In fact, far from being a hazard CO2 is beneficial for plants. Chapter 2.1 of the report talks about global greening, something we’ve been all over ourselves. It explains that CO2 is an essential input for plant photosynthesis and the increasing amount of the stuff in the atmosphere has led directly to a huge boost in plant growth. Not only does it boost plant growth directly, it also makes plants more efficient in how they use water because they need fewer and smaller “stomata”, holes in the leaves that let CO2 in as a feature and water out as a bug, so they become more resilient to drought. And they point out something that we and others have long noticed: the IPCC goes to great lengths not to discuss this. They never mention it in their Summaries for Policymakers and only ever make brief mentions deep in the technical chapters. The DOE team moved it right up front in their report where it belongs.
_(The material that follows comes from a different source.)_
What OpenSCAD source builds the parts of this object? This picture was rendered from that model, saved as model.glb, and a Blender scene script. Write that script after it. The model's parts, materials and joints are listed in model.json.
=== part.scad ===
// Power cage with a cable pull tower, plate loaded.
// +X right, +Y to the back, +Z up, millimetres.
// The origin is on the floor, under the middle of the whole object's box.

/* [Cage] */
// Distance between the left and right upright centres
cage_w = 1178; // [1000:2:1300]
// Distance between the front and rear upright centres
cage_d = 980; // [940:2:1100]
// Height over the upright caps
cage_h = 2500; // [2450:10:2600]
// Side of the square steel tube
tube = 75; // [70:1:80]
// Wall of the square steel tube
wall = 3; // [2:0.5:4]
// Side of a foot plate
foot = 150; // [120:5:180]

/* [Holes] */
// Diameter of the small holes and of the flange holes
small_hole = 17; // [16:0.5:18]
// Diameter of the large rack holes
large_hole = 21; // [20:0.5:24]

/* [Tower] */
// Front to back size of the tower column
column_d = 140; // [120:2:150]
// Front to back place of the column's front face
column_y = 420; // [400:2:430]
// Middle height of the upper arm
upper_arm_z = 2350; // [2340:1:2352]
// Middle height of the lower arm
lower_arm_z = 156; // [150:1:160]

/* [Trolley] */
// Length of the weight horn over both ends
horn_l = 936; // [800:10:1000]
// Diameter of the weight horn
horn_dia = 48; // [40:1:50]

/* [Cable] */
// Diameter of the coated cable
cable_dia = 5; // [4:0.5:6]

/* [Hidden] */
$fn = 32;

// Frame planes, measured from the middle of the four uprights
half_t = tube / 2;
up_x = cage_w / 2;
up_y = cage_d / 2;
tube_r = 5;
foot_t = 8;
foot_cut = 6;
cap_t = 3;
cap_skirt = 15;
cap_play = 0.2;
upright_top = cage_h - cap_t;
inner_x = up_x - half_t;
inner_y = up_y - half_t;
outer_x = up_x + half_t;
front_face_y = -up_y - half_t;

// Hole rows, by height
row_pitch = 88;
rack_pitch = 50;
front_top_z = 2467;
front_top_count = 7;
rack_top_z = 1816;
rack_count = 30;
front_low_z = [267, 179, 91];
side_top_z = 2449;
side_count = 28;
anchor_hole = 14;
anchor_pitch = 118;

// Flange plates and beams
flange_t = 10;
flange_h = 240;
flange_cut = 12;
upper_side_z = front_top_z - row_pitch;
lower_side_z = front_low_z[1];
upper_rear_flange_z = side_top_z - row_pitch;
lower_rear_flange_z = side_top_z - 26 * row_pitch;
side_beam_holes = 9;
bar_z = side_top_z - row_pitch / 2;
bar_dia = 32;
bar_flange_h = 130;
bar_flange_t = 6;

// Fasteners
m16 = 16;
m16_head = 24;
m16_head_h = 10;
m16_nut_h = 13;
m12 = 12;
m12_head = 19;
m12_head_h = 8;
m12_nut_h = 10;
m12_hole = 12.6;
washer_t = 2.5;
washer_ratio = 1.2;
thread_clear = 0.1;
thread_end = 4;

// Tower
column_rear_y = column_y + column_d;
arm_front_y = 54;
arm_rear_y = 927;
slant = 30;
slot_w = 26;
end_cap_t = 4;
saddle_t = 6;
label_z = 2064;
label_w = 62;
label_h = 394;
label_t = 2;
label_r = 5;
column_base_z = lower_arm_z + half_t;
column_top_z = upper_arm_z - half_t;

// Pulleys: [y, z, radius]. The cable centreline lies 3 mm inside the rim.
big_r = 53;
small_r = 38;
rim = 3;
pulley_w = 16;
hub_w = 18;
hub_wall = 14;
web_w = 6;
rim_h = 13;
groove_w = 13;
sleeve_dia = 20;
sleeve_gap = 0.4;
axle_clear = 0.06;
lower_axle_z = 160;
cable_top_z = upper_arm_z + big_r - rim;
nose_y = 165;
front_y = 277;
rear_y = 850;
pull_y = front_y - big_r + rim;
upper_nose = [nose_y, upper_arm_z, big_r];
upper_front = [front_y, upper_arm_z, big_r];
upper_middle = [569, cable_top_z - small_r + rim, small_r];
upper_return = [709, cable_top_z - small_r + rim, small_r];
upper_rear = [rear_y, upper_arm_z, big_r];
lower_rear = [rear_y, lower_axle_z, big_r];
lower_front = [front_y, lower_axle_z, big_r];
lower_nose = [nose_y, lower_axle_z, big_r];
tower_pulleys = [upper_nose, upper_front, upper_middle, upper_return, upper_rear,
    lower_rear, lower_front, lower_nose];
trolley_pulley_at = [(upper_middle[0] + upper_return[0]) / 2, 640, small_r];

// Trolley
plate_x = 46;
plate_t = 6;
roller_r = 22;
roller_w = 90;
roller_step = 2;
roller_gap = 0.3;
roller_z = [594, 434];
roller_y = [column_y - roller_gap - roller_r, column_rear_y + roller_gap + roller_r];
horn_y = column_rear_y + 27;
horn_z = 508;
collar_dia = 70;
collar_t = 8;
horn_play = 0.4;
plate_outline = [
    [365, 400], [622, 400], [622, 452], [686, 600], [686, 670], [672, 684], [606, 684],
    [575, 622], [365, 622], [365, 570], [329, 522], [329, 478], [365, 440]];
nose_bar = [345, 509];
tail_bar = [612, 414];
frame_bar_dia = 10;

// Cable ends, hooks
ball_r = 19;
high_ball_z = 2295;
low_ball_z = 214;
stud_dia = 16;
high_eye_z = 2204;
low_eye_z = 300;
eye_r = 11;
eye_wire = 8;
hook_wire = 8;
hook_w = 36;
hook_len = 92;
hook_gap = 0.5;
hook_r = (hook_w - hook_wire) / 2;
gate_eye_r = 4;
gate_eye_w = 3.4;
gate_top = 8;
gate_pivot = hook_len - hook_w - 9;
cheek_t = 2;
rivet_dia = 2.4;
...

Section 2.2 discusses the ocean acidification issue, although they rightly point out the oceans aren’t acidic they’re basic and the effect of increased CO2 is only to make them a bit less alkaline, not actually acidic. They explain, for the benefit of readers who only ever hear about corals from the mainstream media, that in recent years despite all the gloom the Great Barrier Reef has been booming and has more coral coverage than any time since records began in the 1980s.And they present some interesting observations from researchers complaining about the fact that the literature on the effects of ocean “acidification” on fish and other marine life is heavily biased towards scary results, even though many past such studies were subsequently debunked. Unfortunately the pattern we’ve come to expect in climate research extends right into the oceans.
Next week: Chapter 3, human influences on the climate.
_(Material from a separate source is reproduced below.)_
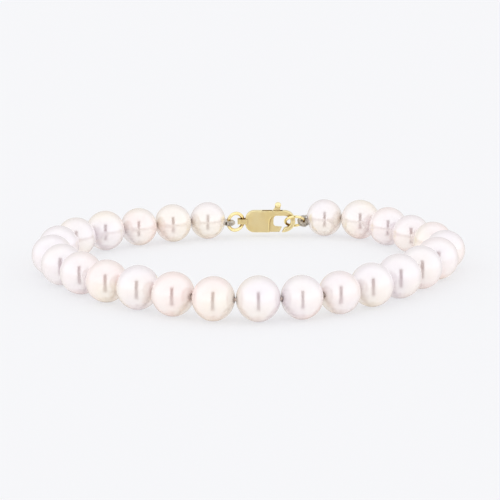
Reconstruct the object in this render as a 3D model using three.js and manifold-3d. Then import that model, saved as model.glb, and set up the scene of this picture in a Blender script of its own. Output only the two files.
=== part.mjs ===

Love this new series. I hope next week's issue dives a bit deeper, the acidification issue is one i'm not so familiar with, seems like the biggest scam of them all, and has the least literature written about it.
DOE p. 13: "While plant models predict increased photosynthesis in response to rising CO2, Haverd et al. (2020) reported a CO2 fertilization rate much larger than model predictions. That is, CO2 fertilization had driven an increase in observed global photosynthesis by 30 percent since 1900, versus 17 percent predicted by
plant models. "
This DOE statement is false.
+100 PPM of CO2 since 1900 increased the growth of food crops by 10%, perhaps even 15%. 30% is baloney. We don't need models because there are thousands of studies. I've read 200 plant - CO2 studies since 1997, plus all the summaries published here.
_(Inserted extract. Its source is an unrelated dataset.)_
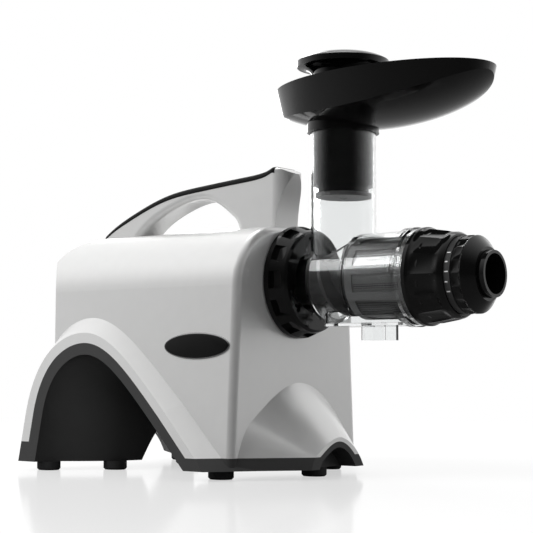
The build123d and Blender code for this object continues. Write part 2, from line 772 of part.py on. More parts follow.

The DOE report is also extremely biased, just like consensus climate reports.
DOE banned consensus scientists, the mirror Image of consensus reports where skeptic scientists are banned. A fair and balanced climate report would include a wide range of consensus and skeptic opinions. Readers would quickly realize that climate science is far from settled, which is the most important fact about climate science. .... It appears that this DOE series is going to be DOE cheerleading rather than DOE fact checking. Perhaps with the attitude that the DOE report is the gospel of climate science. If so, this series will be biased and worthless.